*** COLLECTED MATERIAL ***
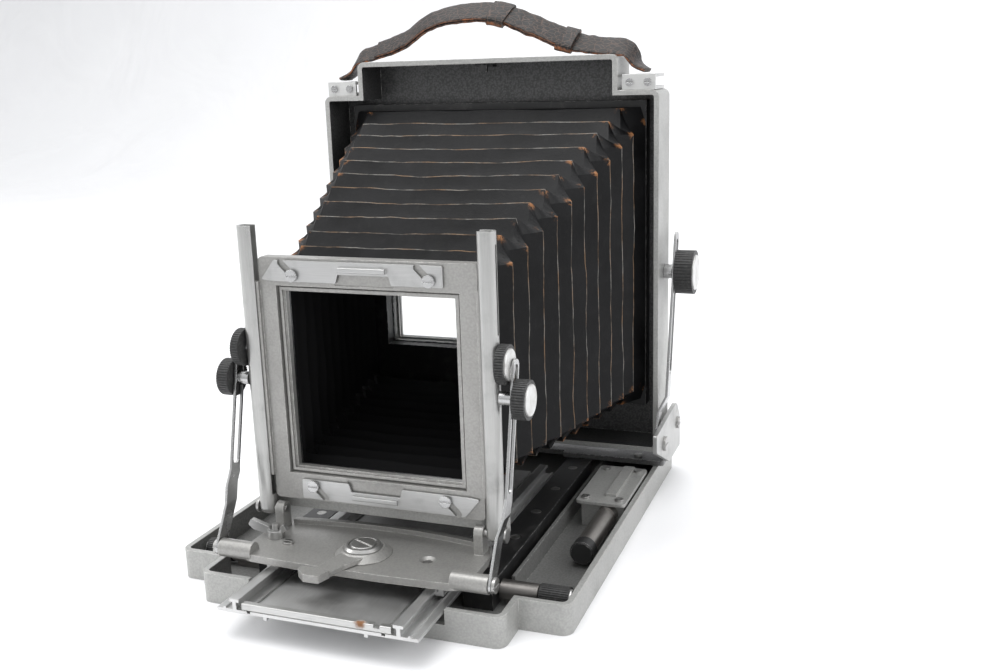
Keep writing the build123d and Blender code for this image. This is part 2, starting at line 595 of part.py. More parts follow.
def clip_screws():
    out = []
    for x, z in CLIP_SCREWS:
        for px, pz in ((x, z), (-x, 2 * BOARD_Z - z)):
            s = cyl_y(2.5, CLIP_Y - 2.4, FRAME_FRONT, px, pz) + cyl_y(5, CLIP_Y - 5, CLIP_Y - 2.4, px, pz)
            out.append(s - block(px - 6, px + 6, CLIP_Y - 6, CLIP_Y - 4.2, pz - 0.6, pz + 0.6))
    return out


def bellows_front_frame():
    hw, hh, zc = BELLOWS_FRONT
    ring = block(-hw - 1, hw + 1, FRAME_BACK, FRAME_BACK + 3, zc - hh - 1, zc + hh + 1)
    w, h = BOARD / 2 - 5, BOARD / 2 - 4.5
    return ring - block(-w, w, FRAME_BACK - 1, FRAME_BACK + 4, zc - h, zc + h)


# ------------------------------------------------------------ bellows
def ring_at(y, hw, hh, zc):
    return Pos(0, y, zc) * (Plane.XZ * Rectangle(2 * hw, 2 * hh))


def pleated_tube(shrink):
    """ruled loft through alternating ridge and valley rectangles"""
    rings = []
    steps = 2 * BELLOWS_FOLDS
    for i in range(steps + 1):
        t = i / steps
        y = BELLOWS_Y0 + (BELLOWS_Y1 - BELLOWS_Y0) * t
        hw, hh, zc = [a + (b - a) * t for a, b in zip(BELLOWS_FRONT, BELLOWS_REAR)]
        d = shrink + (FOLD_DEPTH if i % 2 == 0 else 0.0)
        rings.append(ring_at(y, hw - d, hh - d, zc))
    return loft(rings, ruled=True)


def bellows():
    return pleated_tube(0) - pleated_tube(1.0)


# ------------------------------------------------------------ rear box
def box_outline(inset):
    """(x, z) front view of the box"""
    w, s = BODY_HW - inset, STEP_HW + 2 - inset
    zs, zt = BOX_SHOULDER - inset, BOX_TOP - inset
    z0 = BOX_Z0 + inset
    return [(-w, z0), (w, z0), (w, zs), (s, zs), (s, zt), (-s, zt), (-s, zs), (-w, zs)]


def round_box(shape, r):
    """round the corners that point outward"""
    inner_corner = STEP_HW + 6
    edges = [e for e in shape.edges().filter_by(Axis.Y)
             if abs(e.center().X) > inner_corner or e.center().Z > BOX_SHOULDER + 10]
    return fillet(edges, r)


def box_shell():
    """forward-facing tray with a rear window and a pivot hole in each side"""
    outer = round_box(prism_y(box_outline(0), BOX_FRONT, BOX_BACK), 7)
    inner = round_box(prism_y(box_outline(WALL), BOX_FRONT - 5, BOX_BACK - WALL), 7 - WALL)
    shell = outer - inner
    a0, a1, z0, z1 = APERTURE
    shell -= block(a0, a1, BOX_BACK - 10, BOX_BACK + 5, z0, z1)
    y, z = BOX_PIVOT
    for s in (-1, 1):
        a, b = sorted((s * (BODY_HW - WALL), s * BODY_HW))
        shell += cyl_x(10, a, b, y, z)
        shell -= cyl_x(4 + RUN, a - 1, b + 1, y, z)
    return shell


def bellows_rear_frame():
    hw, hh, zc = BELLOWS_REAR
    ring = block(-hw - 6, hw + 6, BELLOWS_Y1, BOX_BACK - WALL, zc - hh - 4, zc + hh + 4)
    a0, a1, z0, z1 = APERTURE
    return ring - block(a0 - 1, a1 + 1, BELLOWS_Y1 - 1, BOX_BACK, z0 - 1, z1 + 1)


def box_studs():
    y, z = REAR_STUD
    stud = cyl_x(7, BODY_HW, REAR_STRUT_HIGH - 0.4, y, z)
    stud += cyl_x(3.2, REAR_STRUT_HIGH - 0.6, REAR_STRUT_HIGH + 11.4, y, z)
    return pair(stud)


def rear_knob():
    x = REAR_STRUT_HIGH + REAR_STRUT_T + 1.2
    return knob(x, REAR_STUD[0], REAR_STUD[1], REAR_KNOB_R, 17.5, 3.2, 10)


def rear_strut():
    return slotted_strut(STRUT_PIVOT, REAR_STUD, REAR_STRUT_LOW, REAR_STRUT_HIGH, REAR_STRUT_T,
                         (30, 46), 205, 14, 4.4, (72, 194), 3.5 + RUN)


def box_latch():
    """small catch under the raised top, in the middle"""
    z = BOX_TOP - WALL
    catch = block(-9, 9, 146, 158, z - 3.5, z)
    return catch + block(-4, 4, 143, 147, z - 8, z - 1)


HANDLE_IN, HANDLE_OUT = STEP_HW + 6.0, BODY_HW - 4.0


def handle_lugs():
    """angle plates on the shoulders that hold the strap ends"""
    x0, x1 = HANDLE_IN, HANDLE_OUT
    lug = block(x0, x1, BOX_FRONT + 2, BOX_FRONT + 40, BOX_SHOULDER, BOX_SHOULDER + 3)
    lug += block(x0, x1, BOX_FRONT + 2, BOX_FRONT + 5, BOX_SHOULDER, BOX_SHOULDER + 14)
    lug += block(x0, x1, BOX_FRONT + 2, BOX_FRONT + 40, BOX_SHOULDER + 11, BOX_SHOULDER + 14)
    return pair(lug)


def lug_screws():
    out = []
    z = BOX_SHOULDER + 7
    for x in (HANDLE_IN + 7, HANDLE_OUT - 7):
        head = cyl_y(3.6, BOX_FRONT + 0.4, BOX_FRONT + 2, x, z)
        out += pair(head - block(x - 4, x + 4, BOX_FRONT, BOX_FRONT + 1.1, z - 0.5, z + 0.5))
    return out


STRAP_Y = 160.0
STRAP_TOP = BOX_SHOULDER + 14
STRAP_W, STRAP_T = 26.0, 4.5
STRAP_STEPS = 36
STRAP_LEFT = [(21, 3), (10, 8), (0, 24), (-23, 32), (-57, 44), (-97, 61)]
STRAP_RIGHT = [(-83, 61), (-49, 42), (-23, 30), (0, 24), (10, 8), (21, 3)]
STRAP = [(-HANDLE_IN - x, STRAP_TOP + z) for x, z in STRAP_LEFT] + [(8, STRAP_TOP + 67)]
STRAP += [(HANDLE_IN + x, STRAP_TOP + z) for x, z in STRAP_RIGHT]


def strap_band(width, thick):
    """arched band that follows STRAP, extruded across its width"""
    line = Spline(*[(x, STRAP_Y, z) for x, z in STRAP])
    outer, inner = [], []
    for i in range(STRAP_STEPS + 1):
        p, d = line @ (i / STRAP_STEPS), line % (i / STRAP_STEPS)
        outer.append((p.X - d.Z * thick / 2, p.Z + d.X * thick / 2))
        inner.append((p.X + d.Z * thick / 2, p.Z - d.X * thick / 2))
    return prism_y(outer + inner[::-1], STRAP_Y - width / 2, STRAP_Y + width / 2)


def handle_strap():
    return strap_band(STRAP_W, STRAP_T)


def strap_loops():
    """keepers and end fittings round the strap"""
    sleeve = strap_band(STRAP_W + 3.6, STRAP_T + 3.6) - strap_band(STRAP_W, STRAP_T)
    y0, y1, z1 = STRAP_Y - 30, STRAP_Y + 30, STRAP_TOP + 96
    out = [sleeve & block(x0, x1, y0, y1, STRAP_TOP, z1) for x0, x1 in ((-3, 9), (62, 70))]
    out += pair(cyl_z(3, STRAP_TOP, STRAP_TOP + 0.6, HANDLE_IN + 13, STRAP_Y))
    return out


# ------------------------------------------------------------ focusing back
GG_Y = BOX_BACK + 4.0


def back_frame():
    """flat frame on the box's back that guides the focusing screen"""
    a0, a1, z0, z1 = APERTURE
    frame = block(a0 - 20, a1 + 20, BOX_BACK, BOX_BACK + 3.5, z0 - 20, z1 + 20)
    return frame - block(a0, a1, BOX_BACK - 1, BOX_BACK + 5, z0, z1)


def screen_frame():
    a0, a1, z0, z1 = APERTURE
    frame = block(a0 - 14, a1 + 14, GG_Y, GG_Y + 9, z0 - 12, z1 + 12)
    frame -= block(a0 + 2, a1 - 2, GG_Y - 1, GG_Y + 10, z0 + 2, z1 - 2)
    return frame - block(a0 - 3, a1 + 3, GG_Y + 3, GG_Y + 5.5, z0 - 3, z1 + 3)


def ground_glass():
    a0, a1, z0, z1 = APERTURE
    return block(a0 - 2.5, a1 + 2.5, GG_Y + 3.2, GG_Y + 5.2, z0 - 2.5, z1 + 2.5)


def leaf_springs():
    """bowed strips at left and right that press the screen home"""
    z0, z1 = APERTURE[2] + 20, APERTURE[3] - 20
    zc, y = (z0 + z1) / 2, GG_Y + 9
    prof = [(y, z0), (y, z0 + 12), (y + 14, zc), (y, z1 - 12), (y, z1),
            (y + 0.9, z1), (y + 0.9, z1 - 12), (y + 14.9, zc), (y + 0.9, z0 + 12), (y + 0.9, z0)]
    side = APERTURE[1] + 2.5
    return pair(prism_x(prof, side, side + 9))


# ------------------------------------------------------------ list of nodes
PARTS = {
    "bed_tray": bed_tray, "tripod_bush": tripod_bush,
    "rail_right": track_rail, "rail_left": lambda: left_of(track_rail()),
    "bed_screws": bed_screws, "cross_plate": cross_plate,
    "hinge_plate_right": hinge_plate, "hinge_plate_left": lambda: left_of(hinge_plate()),
    "lock_bracket": lock_bracket, "shaft_bearings": shaft_bearings,
    "lock_rod": lock_rod, "lock_rod_cap": lock_rod_cap,
    "track_bed": track_bed, "track_end_stop": track_end_stop, "racks": racks,
    "focus_shaft": focus_shaft, "focus_knob_right": focus_knob,
    "focus_knob_left": lambda: left_of(focus_knob()),
    "carriage": carriage, "pivot_stud": pivot_stud, "pivot_screw": pivot_screw,
    "base_plate": base_plate, "strut_pins": strut_pins, "wing_stud": wing_stud,
    "wing_nut": wing_nut, "lock_lever": lock_lever,
    "upright_right": upright, "upright_left": lambda: left_of(upright()),
    "tilt_pins": tilt_pins, "standard_tie": standard_tie, "upright_studs": upright_studs,
    "rise_knob_right": rise_knob, "rise_knob_left": lambda: left_of(rise_knob()),
    "tilt_knob_right": tilt_knob, "tilt_knob_left": lambda: left_of(tilt_knob()),
    "front_strut_right": front_strut, "front_strut_left": lambda: left_of(front_strut()),
    "lens_frame": lens_frame, "clip_top": lambda: lens_clip(False),
    "clip_bottom": lambda: lens_clip(True), "clip_screws": clip_screws,
    "bellows_front_frame": bellows_front_frame, "bellows": bellows,
    "bellows_rear_frame": bellows_rear_frame, "box_shell": box_shell,
    "box_studs": box_studs, "box_latch": box_latch, "handle_lugs": handle_lugs,
    "lug_screws": lug_screws, "handle_strap": handle_strap, "strap_loops": strap_loops,
    "rear_knob_right": rear_knob, "rear_knob_left": lambda: left_of(rear_knob()),
    "rear_strut_right": rear_strut, "rear_strut_left": lambda: left_of(rear_strut()),
    "back_frame": back_frame, "screen_frame": screen_frame,
    "ground_glass": ground_glass, "leaf_springs": leaf_springs,
}


def as_shape(made):
    return Compound(children=list(made)) if isinstance(made, (list, ShapeList)) else made


os.makedirs("parts", exist_ok=True)
for name, make in PARTS.items():
    export_step(as_shape(make()), f"parts/{name}.step")
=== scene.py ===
import math
import bpy
from mathutils import Matrix, Vector, noise


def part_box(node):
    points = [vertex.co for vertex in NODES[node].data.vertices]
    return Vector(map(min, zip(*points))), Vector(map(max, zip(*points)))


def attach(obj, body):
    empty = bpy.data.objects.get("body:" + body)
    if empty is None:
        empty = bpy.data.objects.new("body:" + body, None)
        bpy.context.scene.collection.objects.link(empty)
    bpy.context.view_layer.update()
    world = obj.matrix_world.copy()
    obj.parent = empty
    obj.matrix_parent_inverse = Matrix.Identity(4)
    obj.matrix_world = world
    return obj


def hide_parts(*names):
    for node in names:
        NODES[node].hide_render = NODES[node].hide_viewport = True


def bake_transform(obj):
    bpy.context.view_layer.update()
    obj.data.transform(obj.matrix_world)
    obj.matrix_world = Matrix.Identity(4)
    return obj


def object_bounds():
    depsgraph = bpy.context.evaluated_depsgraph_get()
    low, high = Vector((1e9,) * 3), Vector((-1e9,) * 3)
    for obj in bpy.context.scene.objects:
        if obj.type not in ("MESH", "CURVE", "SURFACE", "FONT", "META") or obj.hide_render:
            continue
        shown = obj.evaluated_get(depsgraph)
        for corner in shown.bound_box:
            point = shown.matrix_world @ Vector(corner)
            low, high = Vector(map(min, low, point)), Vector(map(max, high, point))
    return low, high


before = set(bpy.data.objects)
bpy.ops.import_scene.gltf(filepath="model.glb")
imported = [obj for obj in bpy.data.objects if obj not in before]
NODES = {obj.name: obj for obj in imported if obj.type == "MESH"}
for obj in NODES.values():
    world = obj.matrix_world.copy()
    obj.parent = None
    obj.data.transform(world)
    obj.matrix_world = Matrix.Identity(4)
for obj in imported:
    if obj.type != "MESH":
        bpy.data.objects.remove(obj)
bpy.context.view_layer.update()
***
_EXERCISE GOAL_. Pick out every line with the string "context" and copy it.

_TASK RESPONSE_.
        bpy.context.scene.collection.objects.link(empty)
    bpy.context.view_layer.update()
    bpy.context.view_layer.update()
    depsgraph = bpy.context.evaluated_depsgraph_get()
    for obj in bpy.context.scene.objects:
bpy.context.view_layer.update()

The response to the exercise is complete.